Malala Yousafzai is a Pakistani teenager who works as an activist promoting education of girls in Swat District of Pakistan's troubled northwestern Khyber Pakhtunkhwa province. She championed the rights of young girls, who were deprived of education, due to Taliban's dictate against education of girls.
She shot to fame after she wrote a blog for the BBC writing about her life under Taliban rule and her view on girls education in the Swat Valley.
Soon after, she became famous and subject of various documentaries and interviews. She was nominated for the International Children's Peace Prize by social activist Desmond Tutu.
Her rise in prominence resulted in Taliban releasing threats to kill her and her father.
Despite the threats, she continued working for the education of girls in the tribal region.
On the afternoon of 9 October 2012, Malala was shot in the head. One bullet hit the left side of Malala's forehead, traveled under her skin the length of her face and then into her shoulder.
The incident sparked world wide protest and expression of outrage. She was flown in to England for her treatment to the Queen Elizabeth Hospital, where she recovered from her injuries. After the attack, the entire world rallied behind her and her cause.
In July 2013, she addressed the United Nations on the need to provide education to children. In April, 2013, she featured in the list of 100 most influential people.
She wrote an auto-biography 'I am Malala', which was a world wide best-seller.
In 2014, she was awarded the Nobel Peace Prize, which she shared with Indian activist Kailash Satyarthi.
Who is Kailash Satyarthi?
Kailash Satyarthi, born January 11, 1954, lives in New Delhi.
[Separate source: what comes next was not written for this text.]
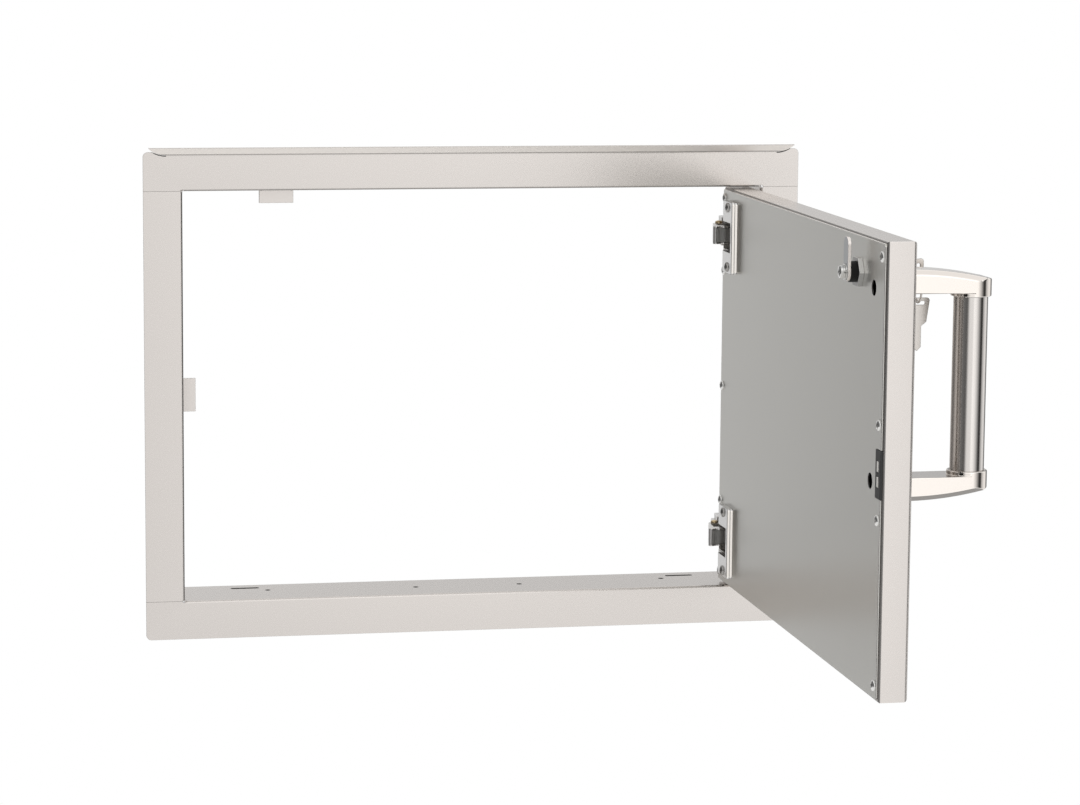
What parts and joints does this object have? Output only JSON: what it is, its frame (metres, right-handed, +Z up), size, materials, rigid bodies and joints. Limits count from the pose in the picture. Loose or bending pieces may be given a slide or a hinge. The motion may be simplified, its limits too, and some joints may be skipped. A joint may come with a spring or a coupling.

He has been active in the movement against child labour since the 1990s and has freed over 80,000 children from various forms of servitude and helped in successful rehabilitation through his organization, Bachpan Bachao Andolan.
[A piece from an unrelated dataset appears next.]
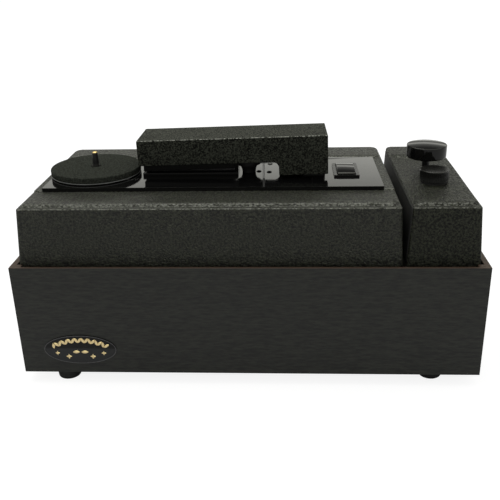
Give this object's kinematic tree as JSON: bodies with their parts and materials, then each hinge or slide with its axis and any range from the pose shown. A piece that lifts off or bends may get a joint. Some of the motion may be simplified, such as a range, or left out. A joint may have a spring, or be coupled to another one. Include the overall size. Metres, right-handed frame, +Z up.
{
  "type": "record cleaning machine",
  "caption": "Table-top record cleaning machine: black cabinet, moulded top, small platter with spindle, hinged suction arm, rocker switch, pump knob and filler cap.",
  "frame": {"origin": "centre of the part's box, at the feet's lowest face", "axes": "+Z up, +X to the right as seen from the front, +Y to the back; the front with the badge faces -Y"},
  "size_m": [0.486, 0.2552, 0.2481],
  "materials": {
    "cabinet_panel": "black laminate with a faint horizontal grain",
    "moulded_cover": "pebble-textured black moulding",
    "arm_finish": "fine crackle-textured black",
    "gloss_black": "gloss black",
    "black_metal": "black",
    "mat_foam": "fine textured dark grey",
    "black_rubber": "matte",
    "lip_velvet": "velvet pile",
    "gold": "printed gold",
    "brass": "turned",
    "spindle_sleeve": "satin black",
    "steel": "satin",
    "cream_plastic": "natural moulding",
    "light_grey_plastic": "light grey",
    "clear_tube": "milky tube"
  },
  "bodies": {
    "base": {"cabinet_front": "cabinet_panel", "cabinet_back": "cabinet_panel", "cabinet_left": "cabinet_panel", "cabinet_right": "cabinet_panel", "cabinet_base": "cabinet_panel", "corner_posts": "cabinet_panel", "feet": "black_rubber", "foot_screws": "steel", "badge_plate": "gloss_black", "badge_emblem": "gold", "cover_ledges": "cabinet_panel", "main_cover": "moulded_cover", "reservoir_cover": "moulded_cover", "deck_plate": "gloss_black", "deck_screws": "black_metal", "shaft_bearings": "brass", "gearbox_housing": "cream_plastic", "gearbox_plate": "steel", "gearbox_screws": "steel", "platter_motor": "steel", "lower_pad": "gloss_black", "lower_lips": "lip_velvet", "vacuum_plenum": "cream_plastic", "vacuum_hose": "black_rubber", "waste_tank": "cream_plastic", "suction_duct": "black_rubber", "blower_housing": "cream_plastic", "blower_lid": "cream_plastic", "blower_motor": "steel", "exhaust_duct": "cream_plastic", "hinge_bracket": "black_metal", "hinge_pin": "steel", "arm_stop_post": "light_grey_plastic", "switch_bezel": "gloss_black", "switch_pivot": "steel", "reservoir_tank": "cream_plastic", "pump_barrel": "gloss_black", "pump_spring": "steel", "fluid_tube": "clear_tube", "power_inlet": "spindle_sleeve", "wiring": "spindle_sleeve"},
    "platter": {"platter_plate": "gloss_black", "platter_mat": "mat_foam", "spindle": "spindle_sleeve", "spindle_tip": "brass", "output_gear": "cream_plastic"},
    "drive_rotor": {"motor_pinion": "brass"},
    "fan": {"impeller": "steel"},
    "arm": {"arm_shell": "arm_finish", "arm_base_plate": "arm_finish", "upper_pad": "gloss_black", "upper_lips": "lip_velvet", "arm_duct": "cream_plastic", "duct_nozzle": "black_rubber", "hinge_block": "light_grey_plastic"},
    "rocker": {"switch_rocker": "gloss_black"},
    "pump": {"pump_rod": "black_metal", "pump_knob": "gloss_black"},
    "cap_rise": {"cap_liner": "cream_plastic"},
    "cap": {"filler_cap": "gloss_black"}
  },
  "joints": [
    {"name": "platter_spin", "type": "hinge", "parent": "base", "child": "platter", "pos_m": [-0.176, 0, 0.2001], "axis": [0, 0, 1], "continuous": true},
    {"name": "drive_spin", "type": "hinge", "parent": "base", "child": "drive_rotor", "pos_m": [-0.1458, 0, 0.18], "axis": [0, 0, 1], "continuous": true},
    {"name": "fan_spin", "type": "hinge", "parent": "base", "child": "fan", "pos_m": [0.0955, 0, 0.07], "axis": [0, 0, 1], "continuous": true},
    {"name": "arm_lift", "type": "hinge", "parent": "base", "child": "arm", "pos_m": [0.0755, 0, 0.2141], "axis": [0, 1, 0], "range_deg": [0, 70]},
    {"name": "rocker_tilt", "type": "hinge", "parent": "base", "child": "rocker", "pos_m": [0.1065, 0, 0.1961], "axis": [1, 0, 0], "range_deg": [-8, 8]},
    {"name": "pump_press", "type": "slide", "parent": "base", "child": "pump", "axis": [0, 0, 1], "range_m": [-0.012, 0], "stiffness_N_per_m": 250, "springref_m": 0.02, "deforming": ["pump_spring"]},
    {"name": "cap_lift", "type": "slide", "parent": "base", "child": "cap_rise", "axis": [0, 0, 1], "range_m": [0, 0.0045]},
    {"name": "cap_turn", "type": "hinge", "parent": "cap_rise", "child": "cap", "pos_m": [0.199, -0.0318, 0.2], "axis": [0, 0, 1], "range_deg": [0, 540]}
  ],
  "couplings": [
    {"joint": "drive_spin", "follows": "platter_spin", "ratio": -3},
    {"joint": "cap_lift", "follows": "cap_turn", "m_per_rad": 0.00047746}
  ]
}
Satyarthi has argued that child labour perpetuates poverty, unemployment, illiteracy and population growth.
Satyarthi has been involved with the Global March Against Child Labor and its international advocacy body, the International Center on Child Labor and Education (ICCLE) - a global coalition of NGOs, teachers and trades unionists, and also the Global Campaign for Education.
Satyarthi is also credited with establishing Goodweave as the first voluntary labelling, monitoring and certification system of rugs manufactured without the use of child-labour in South Asia.
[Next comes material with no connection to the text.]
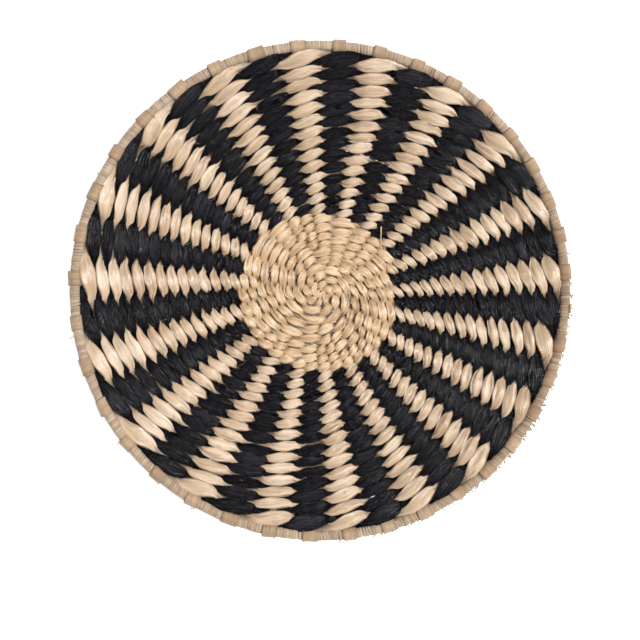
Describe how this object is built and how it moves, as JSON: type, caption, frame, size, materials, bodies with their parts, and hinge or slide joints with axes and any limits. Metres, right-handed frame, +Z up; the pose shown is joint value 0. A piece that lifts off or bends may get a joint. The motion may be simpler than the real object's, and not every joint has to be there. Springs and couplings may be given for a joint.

He has helped enactment and adoption of national and international legislations, treaties and conventions as well as the constitutional amendment on child labour and education.
The engineer-turned-activist
Kailash, who was born in Vidisha in Madhya Pradesh, has a degree in electrical engineering and a post-graduate diploma in high-voltage engineering.
After teaching engineering in a college in Bhopal for a few years, Kailash decided to work for social change following his experiences as a student who saw the lot of less priovilegded from close quarters. Intially, he started a book bank for poor students who could not afford textbooks which got huge support.
Today, his family includes his wife, daughter, son and a daughter in-law colleagues and a number of of children that his organisation has rescued.
The problem and his fight
Child labour makes up one quarter of the unskilled labour force in the organised and unorganised sectors of South Asia. According to reports, of India's 140 million working children, 55 million are in servitude and 10 million are bonded slaves to their employers.
Kailash's work is based on three major strategic thrusts - he organises raids to identify and free bonded children; tries rehabilitate them by providing vocational training and and works with the media and other groups to build national and international consumer resistance.